Once we have a sample we can effectively investigate the nature of p(x, y).

Nature of x and y:

To be very clear, x and y may appear to be scalar values but practically speaking there is no restriction. So they can be vectors or any other entity as long as we can use them as inputs to a process and record the output. For neural networks usually  x is the input vector and y is the output vector. Therefore in the generic update equations:

x[t] ~ p(x | y[t-1])

y[t] ~ p(y | x[t])

x[t] is the sample of the vector x at step ‘t’ and y[t] is the sample of the vector y at step ‘t’.

y[t] ~ p(y | x[t]) is the output of the network when we supply the vector for x that we obtained in step ‘t’ as the input

Worked Example:

Assume we have a black box network with 4 bit input (giving 16 possible inputs) and 2 bit output (giving 4 possible inputs).
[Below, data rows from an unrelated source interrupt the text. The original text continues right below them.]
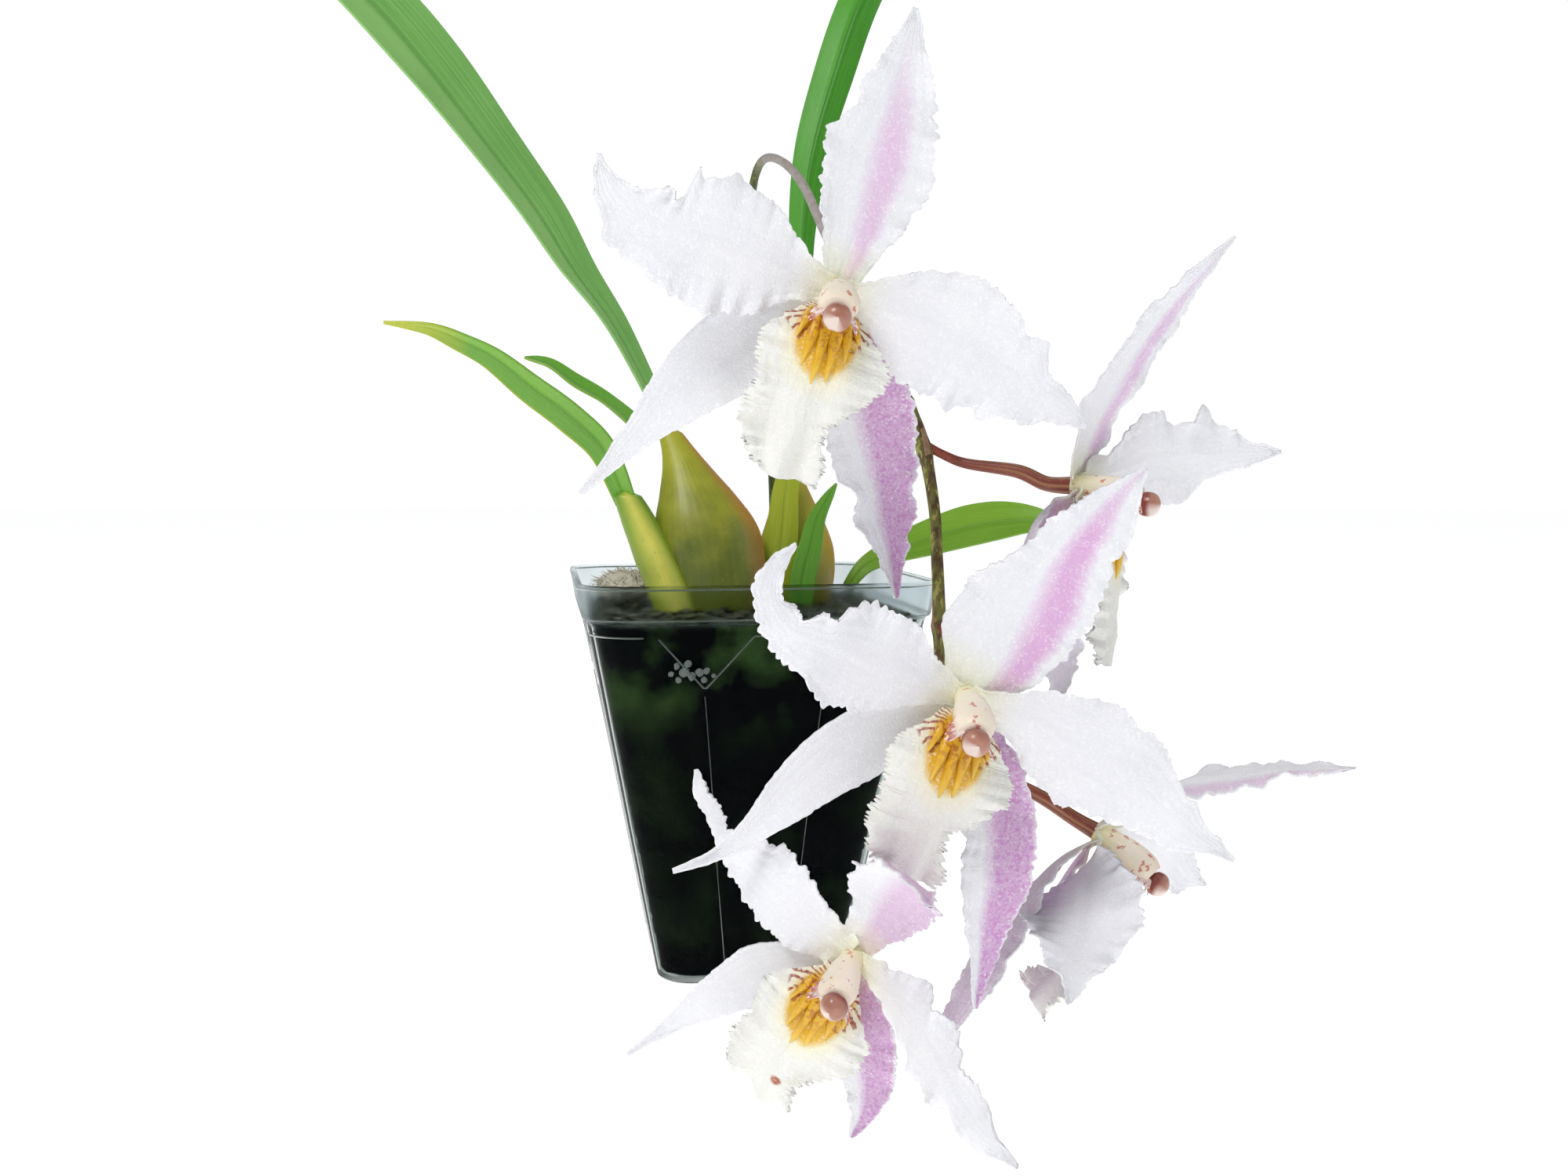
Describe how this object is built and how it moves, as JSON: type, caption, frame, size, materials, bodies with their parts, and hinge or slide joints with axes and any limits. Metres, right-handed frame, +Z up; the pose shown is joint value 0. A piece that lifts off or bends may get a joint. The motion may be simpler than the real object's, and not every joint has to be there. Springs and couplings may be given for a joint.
{
  "type": "potted orchid",
  "caption": "Orchid with fleshy bulbs and strap leaves in a clear square pot, its arching stem hanging forward with ruffled white flowers",
  "frame": {"origin": "middle of the flat underside of the pot, on the surface it stands on", "axes": "+Z up; -Y is the front of the pot, towards which the flower stem hangs; +X is the pot's right as seen from the front"},
  "size_m": [0.2342, 0.2297, 0.2985],
  "materials": {
    "clear_plastic": "clear, slightly green, glossy moulded plastic",
    "dark_mix": "damp chopped bark and charcoal",
    "pale_moss": "dry pale moss and bark fibre",
    "bulb_green": "smooth olive green skin, yellower at the top",
    "leaf_green": "smooth mid green leaf",
    "stem_olive": "olive brown stem with pale flecks",
    "stalk_maroon": "ribbed maroon flower stalk",
    "petal_white": "crystalline white petal with a faint lavender shade",
    "petal_pink": "pink sepal with a white margin",
    "lip_cream": "creamy white fringed lip with a yellow patch",
    "column_cream": "waxy cream column with red spots",
    "cap_pink": "waxy pinkish brown cap"
  },
  "bodies": {
    "root": {"pot": "clear_plastic", "potting_mix": "dark_mix", "moss_tuft": "pale_moss", "bulb_front": "bulb_green", "bulb_right": "bulb_green", "growth_left": "bulb_green", "leaf_large": "leaf_green", "leaf_upright": "leaf_green", "leaf_low_left": "leaf_green", "leaf_short": "leaf_green", "leaf_right": "leaf_green", "leaf_bract": "leaf_green", "leaf_strap": "leaf_green", "flower_stem": "stem_olive", "flower_top_stalk": "stalk_maroon", "flower_top_dorsal_sepal": "petal_white", "flower_top_petal_left": "petal_white", "flower_top_petal_right": "petal_white", "flower_top_lateral_sepal_left": "petal_pink", "flower_top_lateral_sepal_right": "petal_pink", "flower_top_lip": "lip_cream", "flower_top_column": "column_cream", "flower_top_anther_cap": "cap_pink", "flower_middle_stalk": "stalk_maroon", "flower_middle_dorsal_sepal": "petal_white", "flower_middle_petal_left": "petal_white", "flower_middle_petal_right": "petal_white", "flower_middle_lateral_sepal_left": "petal_pink", "flower_middle_lateral_sepal_right": "petal_pink", "flower_middle_lip": "lip_cream", "flower_middle_column": "column_cream", "flower_middle_anther_cap": "cap_pink", "flower_low_stalk": "stalk_maroon", "flower_low_dorsal_sepal": "petal_white", "flower_low_petal_left": "petal_white", "flower_low_petal_right": "petal_white", "flower_low_lateral_sepal_left": "petal_pink", "flower_low_lateral_sepal_right": "petal_pink", "flower_low_lip": "lip_cream", "flower_low_column": "column_cream", "flower_low_anther_cap": "cap_pink", "flower_right_stalk": "stalk_maroon", "flower_right_dorsal_sepal": "petal_white", "flower_right_petal_left": "petal_white", "flower_right_petal_right": "petal_white", "flower_right_lateral_sepal_left": "petal_pink", "flower_right_lateral_sepal_right": "petal_pink", "flower_right_lip": "lip_cream", "flower_right_column": "column_cream", "flower_right_anther_cap": "cap_pink", "flower_side_stalk": "stalk_maroon", "flower_side_dorsal_sepal": "petal_white", "flower_side_petal_left": "petal_white", "flower_side_petal_right": "petal_white", "flower_side_lateral_sepal_left": "petal_pink", "flower_side_lateral_sepal_right": "petal_pink", "flower_side_lip": "lip_cream", "flower_side_column": "column_cream", "flower_side_anther_cap": "cap_pink"}
  },
  "joints": []
}
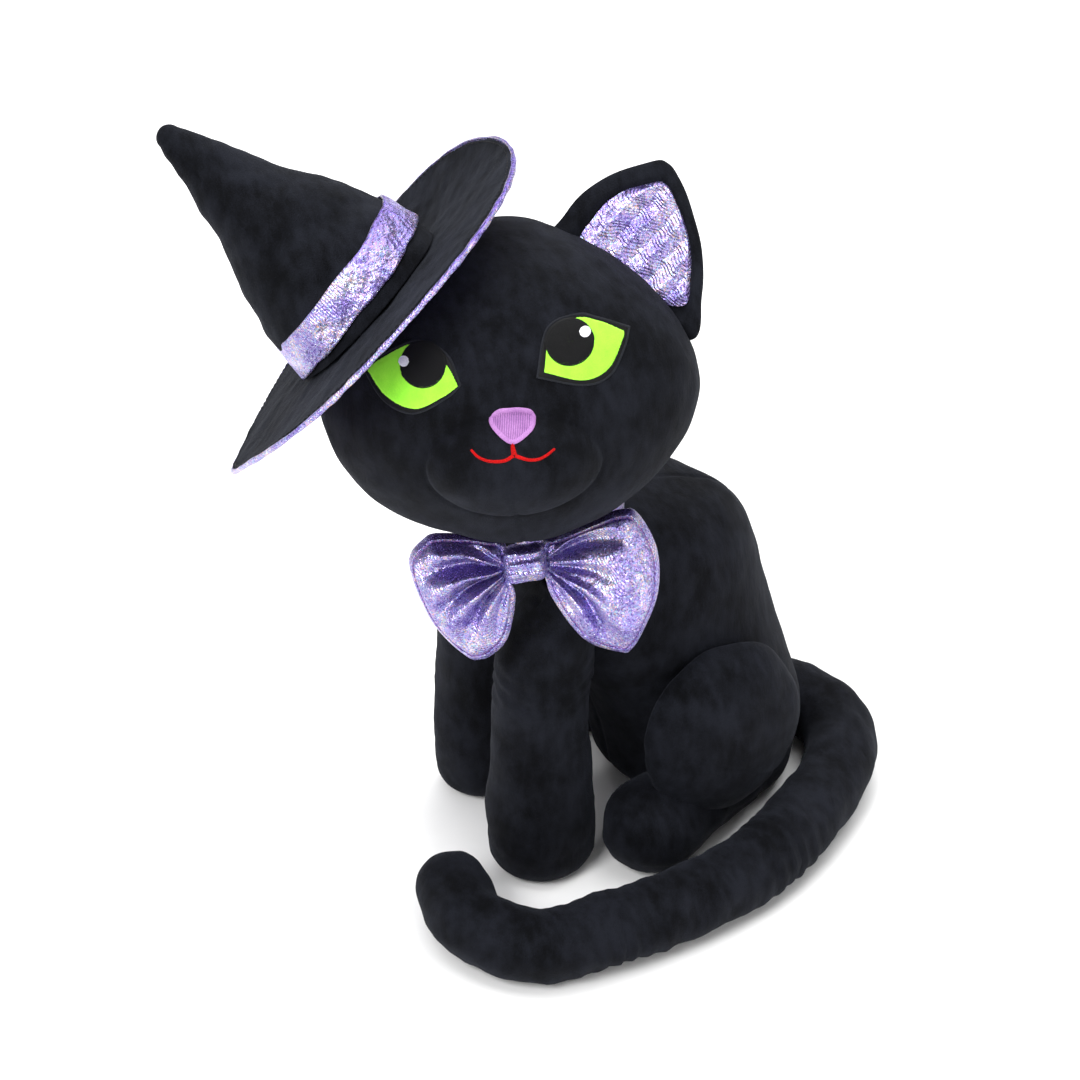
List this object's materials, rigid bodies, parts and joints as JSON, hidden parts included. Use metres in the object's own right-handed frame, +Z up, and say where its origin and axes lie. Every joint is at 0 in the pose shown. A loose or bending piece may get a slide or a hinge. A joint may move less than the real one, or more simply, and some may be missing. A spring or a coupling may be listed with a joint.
{
  "type": "plush cat",
  "caption": "Sitting stuffed toy cat with a long tail curled round its side, a tilted witch hat and a foil bow tie; soft limbs, head and tail flex at their seams.",
  "frame": {"origin": "middle of the flat seat under the torso, on the surface the cat sits on", "axes": "+Z up, the torso faces -Y, the cat's left is +X"},
  "size_m": [0.2508, 0.347, 0.3925],
  "materials": {
    "black_velvet": "short-pile velvet plush",
    "fibre_filling": "loose white fibre",
    "pellets": "small beads in a cloth pouch",
    "foil_fabric": "lilac holographic foil on knit",
    "foam": "thin sheet foam",
    "green_thread": "satin stitch",
    "black_thread": "satin stitch",
    "grey_thread": "satin stitch",
    "white_thread": "satin stitch",
    "lilac_thread": "satin stitch",
    "red_thread": "satin stitch"
  },
  "bodies": {
    "torso": {"torso_cover": "black_velvet", "torso_filling": "fibre_filling", "seat_pellet_pouch": "pellets"},
    "neck_ribbon": {"collar": "foil_fabric", "bow_knot": "foil_fabric"},
    "head": {"head_cover": "black_velvet", "head_filling": "fibre_filling", "muzzle_cover": "black_velvet", "muzzle_filling": "fibre_filling", "nose": "lilac_thread", "mouth": "red_thread", "eye_left_outline": "grey_thread", "eye_left_iris": "green_thread", "eye_left_pupil": "black_thread", "eye_left_highlight": "white_thread", "eye_right_outline": "grey_thread", "eye_right_iris": "green_thread", "eye_right_pupil": "black_thread", "eye_right_highlight": "white_thread", "hat_brim_top": "black_velvet", "hat_brim_foam": "foam", "hat_brim_lining": "foil_fabric", "hat_crown_cover": "black_velvet", "hat_crown_filling": "fibre_filling", "hat_band": "foil_fabric"},
    "ear_left": {"ear_left_back": "black_velvet", "ear_left_lining": "foil_fabric"},
    "hat_tip": {"hat_tip_cover": "black_velvet", "hat_tip_filling": "fibre_filling"},
    "bow_left": {"bow_left_loop": "foil_fabric"},
    "bow_right": {"bow_right_loop": "foil_fabric"},
    "front_leg_left": {"front_leg_left_cover": "black_velvet", "front_leg_left_filling": "fibre_filling"},
    "hind_leg_left": {"haunch_left_cover": "black_velvet", "haunch_left_filling": "fibre_filling", "hind_foot_left_cover": "black_velvet", "hind_foot_left_filling": "fibre_filling"},
    "front_leg_right": {"front_leg_right_cover": "black_velvet", "front_leg_right_filling": "fibre_filling"},
    "hind_leg_right": {"haunch_right_cover": "black_velvet", "haunch_right_filling": "fibre_filling", "hind_foot_right_cover": "black_velvet", "hind_foot_right_filling": "fibre_filling"},
    "tail_root": {"tail_root_cover": "black_velvet", "tail_root_filling": "fibre_filling"},
    "tail_middle": {"tail_middle_cover": "black_velvet", "tail_middle_filling": "fibre_filling"},
    "tail_tip": {"tail_tip_cover": "black_velvet", "tail_tip_filling": "fibre_filling"}
  },
  "joints": [
    {"name": "head_turn", "type": "hinge", "parent": "torso", "child": "neck_ribbon", "pos_m": [0.002, -0.08, 0.203], "axis": [0, 0, 1], "range_deg": [-35, 10], "stiffness_Nm_per_rad": 0.4},
    {"name": "head_nod", "type": "hinge", "parent": "neck_ribbon", "child": "head", "pos_m": [0.002, -0.08, 0.203], "axis": [0.5299, 0.848, 0], "range_deg": [-12, 0]},
    {"name": "ear_left_fold", "type": "hinge", "parent": "head", "child": "ear_left", "pos_m": [0.02754, -0.05538, 0.31522], "axis": [0.6788, 0.5949, -0.4305], "range_deg": [-12, 12], "stiffness_Nm_per_rad": 0.03},
    {"name": "hat_tip_flop", "type": "hinge", "parent": "head", "child": "hat_tip", "pos_m": [-0.06166, -0.19735, 0.3565], "axis": [-0.8532, 0.3881, -0.3484], "range_deg": [-12, 12], "stiffness_Nm_per_rad": 0.08},
    {"name": "bow_left_fold", "type": "hinge", "parent": "neck_ribbon", "child": "bow_left", "pos_m": [0.04944, -0.10821, 0.19617], "axis": [0.3889, -0.0756, -0.9182], "range_deg": [0, 20], "stiffness_Nm_per_rad": 0.01},
    {"name": "bow_right_fold", "type": "hinge", "parent": "neck_ribbon", "child": "bow_right", "pos_m": [0.03756, -0.12879, 0.19283], "axis": [-0.3889, 0.0756, 0.9182], "range_deg": [0, 20], "stiffness_Nm_per_rad": 0.01},
    {"name": "front_leg_left_splay", "type": "hinge", "parent": "torso", "child": "front_leg_left", "pos_m": [0.034, -0.1, 0.128], "axis": [0, -1, 0], "range_deg": [0, 6], "stiffness_Nm_per_rad": 0.3},
    {"name": "front_leg_right_splay", "type": "hinge", "parent": "torso", "child": "front_leg_right", "pos_m": [-0.034, -0.1, 0.128], "axis": [0, 1, 0], "range_deg": [0, 14], "stiffness_Nm_per_rad": 0.3},
    {"name": "hind_leg_left_splay", "type": "hinge", "parent": "torso", "child": "hind_leg_left", "pos_m": [0.0625, 0.034, 0.071], "axis": [0, 0, 1], "range_deg": [0, 8], "stiffness_Nm_per_rad": 0.3},
    {"name": "hind_leg_right_splay", "type": "hinge", "parent": "torso", "child": "hind_leg_right", "pos_m": [-0.0625, 0.034, 0.071], "axis": [0, 0, -1], "range_deg": [0, 30], "stiffness_Nm_per_rad": 0.3},
    {"name": "tail_root_sway", "type": "hinge", "parent": "torso", "child": "tail_root", "pos_m": [0.006, 0.087, 0.0188], "axis": [0, 0, 1], "range_deg": [0, 20]},
    {"name": "tail_middle_bend", "type": "hinge", "parent": "tail_root", "child": "tail_middle", "pos_m": [0.111, -0.011, 0.0188], "axis": [0, 0, 1], "range_deg": [0, 30]},
    {"name": "tail_tip_bend", "type": "hinge", "parent": "tail_middle", "child": "tail_tip", "pos_m": [0.118, -0.112, 0.0188], "axis": [0, 0, 1], "range_deg": [0, 40]}
  ]
}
We can designate inputs as x and outputs as y.

We cannot examine the internal structure of the network, we have no clue as to how many layers it has or what type of units make up the layers. The only thing we can do is propagate values from input to output (giving p(y | x)) and reverse propagate from output to input (giving p(x | y)). Also we assume that the network does not change as we are sampling from it.

We follow the input clamping procedure described previously and step by step take x and y samples.

Because we are looking at 16 possible inputs and 4 possible outputs we can map the sampling process (at least the first 10 steps or so) on a contour plot where we have exhaustively mapped the joint probability between x and y:

In the contour map darker regions represent areas of high probability. The dots represent sampling path with input clamped to [1, 0,1, 1]. Yellow circles show 5 initial samples as the process ‘warms up’. Subsequent samples are concentrated around the darker areas, which means we are approximately sampling from the joint distribution.

We are not always this lucky as most real world problems do not have short binary representations. We only have the black box with inputs and outputs and some training data as a very very rough guide to how the inputs are distributed, that is why we use them as the x(0) value.